EXERCISE GOAL: Write out each line from the data below that includes the word "More".

RECORDS SUPPLIED:
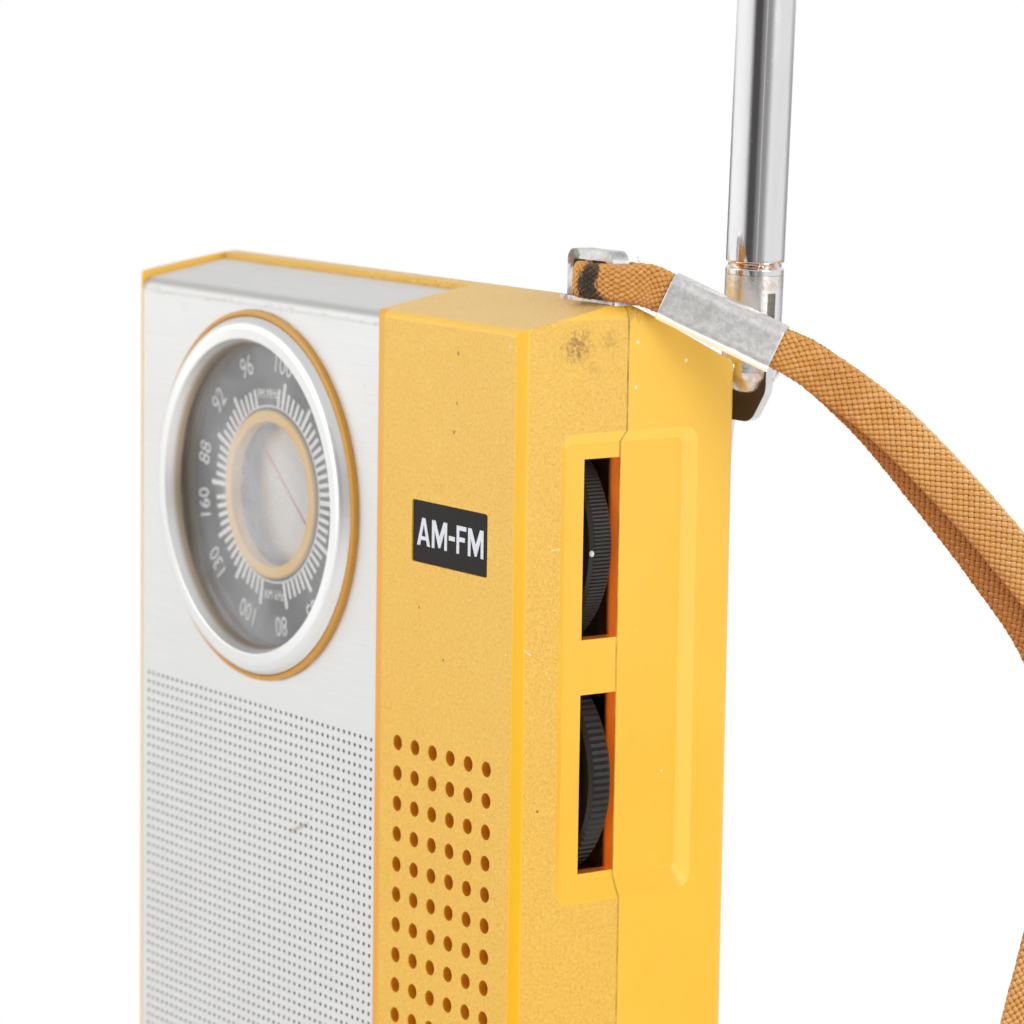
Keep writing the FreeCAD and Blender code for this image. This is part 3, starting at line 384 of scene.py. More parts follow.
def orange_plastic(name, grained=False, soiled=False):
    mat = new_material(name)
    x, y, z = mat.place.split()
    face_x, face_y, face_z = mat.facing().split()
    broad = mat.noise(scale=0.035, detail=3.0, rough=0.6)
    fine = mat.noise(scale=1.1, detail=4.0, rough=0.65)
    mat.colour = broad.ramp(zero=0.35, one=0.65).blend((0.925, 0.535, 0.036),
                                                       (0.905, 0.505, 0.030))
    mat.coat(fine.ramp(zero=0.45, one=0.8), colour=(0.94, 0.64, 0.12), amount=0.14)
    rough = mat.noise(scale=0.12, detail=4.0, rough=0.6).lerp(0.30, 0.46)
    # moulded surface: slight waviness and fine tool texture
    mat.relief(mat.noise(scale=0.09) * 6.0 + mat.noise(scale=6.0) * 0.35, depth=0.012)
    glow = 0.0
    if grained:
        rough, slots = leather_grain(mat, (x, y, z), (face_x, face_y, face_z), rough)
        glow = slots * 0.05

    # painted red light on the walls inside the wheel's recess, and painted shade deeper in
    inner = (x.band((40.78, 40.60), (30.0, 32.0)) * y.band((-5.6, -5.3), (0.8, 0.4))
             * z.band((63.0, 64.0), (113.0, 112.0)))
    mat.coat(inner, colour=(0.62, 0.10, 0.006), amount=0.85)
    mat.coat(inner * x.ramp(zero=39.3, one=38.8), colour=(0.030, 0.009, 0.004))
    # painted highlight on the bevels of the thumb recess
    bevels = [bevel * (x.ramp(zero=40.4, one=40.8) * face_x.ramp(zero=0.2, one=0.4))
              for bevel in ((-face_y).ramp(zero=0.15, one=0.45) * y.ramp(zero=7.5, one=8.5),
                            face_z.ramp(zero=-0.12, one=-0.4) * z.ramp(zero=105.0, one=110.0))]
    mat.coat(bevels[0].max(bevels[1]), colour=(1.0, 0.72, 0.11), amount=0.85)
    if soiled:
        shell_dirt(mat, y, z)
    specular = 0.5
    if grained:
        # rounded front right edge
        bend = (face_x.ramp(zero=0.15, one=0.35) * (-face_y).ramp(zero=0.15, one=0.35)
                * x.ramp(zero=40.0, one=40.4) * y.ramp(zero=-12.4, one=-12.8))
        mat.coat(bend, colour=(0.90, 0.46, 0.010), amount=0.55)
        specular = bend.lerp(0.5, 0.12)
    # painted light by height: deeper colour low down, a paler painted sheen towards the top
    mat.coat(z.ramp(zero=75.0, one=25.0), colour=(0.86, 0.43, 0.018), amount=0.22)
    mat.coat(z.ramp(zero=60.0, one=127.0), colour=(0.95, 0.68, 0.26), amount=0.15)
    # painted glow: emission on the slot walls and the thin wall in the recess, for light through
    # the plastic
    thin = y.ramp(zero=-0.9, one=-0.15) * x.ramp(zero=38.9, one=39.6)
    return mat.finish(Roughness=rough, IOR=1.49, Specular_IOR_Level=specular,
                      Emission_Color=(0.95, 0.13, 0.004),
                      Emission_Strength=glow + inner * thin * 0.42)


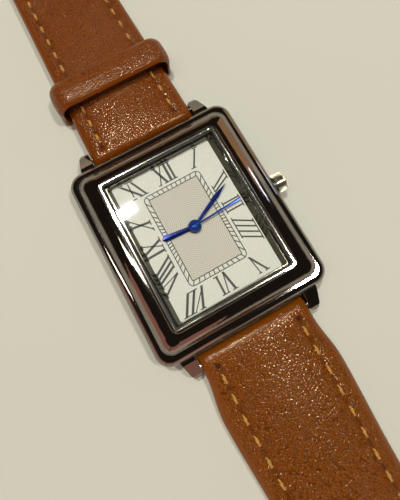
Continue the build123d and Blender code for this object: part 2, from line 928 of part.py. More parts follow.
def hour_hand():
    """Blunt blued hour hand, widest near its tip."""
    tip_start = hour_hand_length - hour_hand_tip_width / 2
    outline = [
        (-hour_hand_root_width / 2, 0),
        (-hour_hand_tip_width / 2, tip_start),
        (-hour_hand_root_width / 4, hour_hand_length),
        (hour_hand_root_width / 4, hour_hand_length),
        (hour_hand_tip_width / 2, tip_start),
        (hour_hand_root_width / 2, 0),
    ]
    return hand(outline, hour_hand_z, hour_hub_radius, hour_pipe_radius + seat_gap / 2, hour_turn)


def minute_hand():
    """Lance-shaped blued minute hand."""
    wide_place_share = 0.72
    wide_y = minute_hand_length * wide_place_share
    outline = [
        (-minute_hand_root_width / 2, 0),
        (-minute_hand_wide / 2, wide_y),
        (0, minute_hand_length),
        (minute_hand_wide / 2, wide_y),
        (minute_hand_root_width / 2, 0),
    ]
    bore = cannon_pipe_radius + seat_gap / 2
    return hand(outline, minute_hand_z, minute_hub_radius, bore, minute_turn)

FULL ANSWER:
Keep writing the FreeCAD and Blender code for this image. This is part 3, starting at line 384 of scene.py. More parts follow.
Continue the build123d and Blender code for this object: part 2, from line 928 of part.py. More parts follow.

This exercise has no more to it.